In parenting they say you can give your kids what you never got and somehow you get some of it back. This is true. Well, yesterday I got some of my “stuff back” when a couple of guys at the shelter who had left their belongings out way too long after breakfast came back in the afternoon and I helped them retrieve them.

In Portland, and again in San Rafael, they had strict rules about holding your stuff. They would throw it out and it was gone. Sometimes you might get caught in another city (as the Homeless do) overnight and, after amassing valuables to keep you going over a year’s period – BANG – it would all be gone, thrown out. No sooner thrown out than torn apart and dragged off by others like fresh meat to wolverines. Too big and bulky to take with you everywhere,  and one call and a friend can stow it…but no.

Twice I lost everything I had painstakingly procured.

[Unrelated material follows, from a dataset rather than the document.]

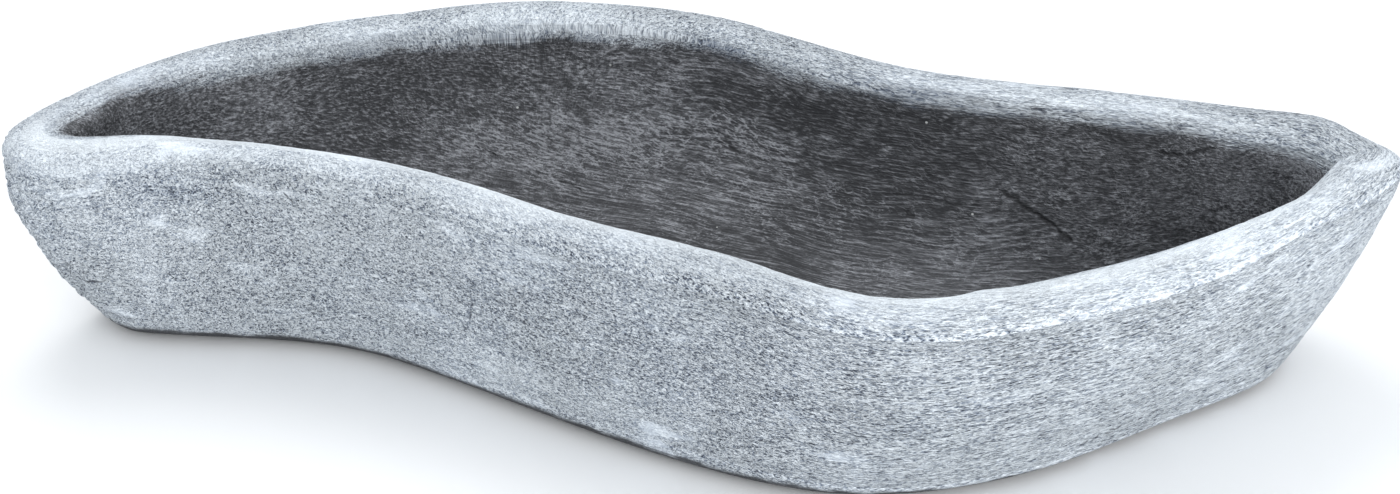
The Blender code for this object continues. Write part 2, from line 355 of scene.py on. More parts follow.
def smoothed(obj, levels, flats):
    """The object's mesh, divided so that the smooth skin still passes through its points.

    Points at the heights of the flats are left as they lie, so that the flats stay flat.
    """
    goal = numbers(obj.data.vertices, "co")
    pull = numbers(obj.data.vertices, "normal")
    for flat in flats:
        pull[np.abs(goal[:, 2] - flat) < NUDGE] = 0
    places = goal.copy()
    modifier = obj.modifiers.new("smooth", "SUBSURF")
    modifier.levels = modifier.render_levels = 1
    for _ in range(FITTING_ROUNDS):
        reached = numbers(evaluated(obj).vertices, "co")[: len(goal)]
        places += pull * np.sum((goal - reached) * pull, axis=1, keepdims=True)
        obj.data.vertices.foreach_set("co", places.ravel())
        obj.data.update()
    modifier.levels = modifier.render_levels = levels
    return evaluated(obj)


def spine_line(bm, layer):
    """X and Y along the middle of the rim's crest, from left to right."""
    ring = np.array([v.co.xy for v in bm.verts if abs(v[layer]) < 2 * NUDGE])
    low, high = ring[:, 0].min(), ring[:, 0].max()
    inset = (high - low) / 20
    xs = np.linspace(low + inset, high - inset, SPINE_POINTS)
    step = xs[1] - xs[0]
    ys = []
    for x in xs:
        near = ring[np.abs(ring[:, 0] - x) < step]
        ys.append((near[:, 1].min() + near[:, 1].max()) / 2)
    for _ in range(4):
        ys[1:-1] = [(a + 2 * b + c) / 4 for a, b, c in zip(ys, ys[1:], ys[2:])]
    return xs, np.array(ys)


def rim_ring(bm, layer):
    """The rim's crest as even points of a closed line, its length, and the points' tree."""
    left = [vert.co.xy for vert in bm.verts if vert[layer] == 0]
    ring = [left.pop()]
    while left:
        nearest = min(left, key=lambda point: (point - ring[-1]).length)
        if (nearest - ring[-1]).length > RING_GAP:
            raise ValueError("the points of the rim's crest don't make one closed line")
        left.remove(nearest)
        ring.append(nearest)
    ring = np.array([*ring, ring[0]])
    ways = np.insert(np.cumsum(np.linalg.norm(np.diff(ring, axis=0), axis=1)), 0, 0)
    even = np.linspace(0, ways[-1], RING_STEPS, endpoint=False)
    line = np.stack([np.interp(even, ways, ring[:, axis]) for axis in (0, 1)], axis=1)
    for reach in RING_SMOOTHING:
        line = (np.roll(line, reach, axis=0) + line + np.roll(line, -reach, axis=0)) / 3
    return line, ways[-1], tree_of([(x, y, 0) for x, y in line])


def tree_of(points):
    """What finds the nearest of some points."""
    tree = kdtree.KDTree(len(points))
    for index, point in enumerate(points):
        tree.insert(point, index)
    tree.balance()
    return tree


def along_rim(point, across, line, total, tree):
    """The point's way along the rim wound on a drum of the rim's length, and its way across.

    The drum closes on itself, so strokes that follow it have no seam.
    """
    _, index, _ = tree.find((point.x, point.y, 0))
    run = line[(index + 1) % len(line)] - line[index - 1]
    offset = np.array(point.xy) - line[index]
    way = index * total / len(line) + float(offset @ run) / math.hypot(*run)
    turn = 2 * math.pi * way / total
    drum = total / (2 * math.pi)
    return Vector((drum * math.cos(turn), drum * math.sin(turn), across))


def along_flow(point, spine):
    """The point with the trough's S taken out, so that strokes run along it."""
    return Vector((point.x, point.y - float(np.interp(point.x, *spine)), point.z))


def divide(bm, left, above):
    """Divides the edges round the faces beyond an X on the left and above a Z once more."""
    for face in bm.faces:
        middle = face.calc_center_median()
        face.tag = middle.x < left and middle.z > above
    edges = [edge for edge in bm.edges if any(face.tag for face in edge.link_faces)]
    bmesh.ops.subdivide_edges(bm, edges=edges, cuts=1, use_grid_fill=True)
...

So the first gentleman approached me and SURE, there is the natural question “why did you just leave it there after breakfast and walk off till the middle of the afternoon?” As we walked over towards the garbage  area and I fumbled with the massive bulge of 40 keys, I thought “does it really matter?” I mean the fact is the guy needs his stuff and if it had been left out all this time someone would have stolen it by now.

The lock was big and I had to smash my considerable body mass into the gate to make the chain breath enough to open. The big gate swung open and he found his stuff right away on top of a pile.

He was very happy. He didn’t have  bed in the shelter last night and was gonna be camping up the hill. He had some major bedding and clothes in there. “You have NO idea how much this means to me” he said shaking my hand.

I smiled, “Um…actually I really do. Not a problem.”

Later, after I got  his friend his stuff I felt a lot lighter and really happy.

It was like undoing something wrong.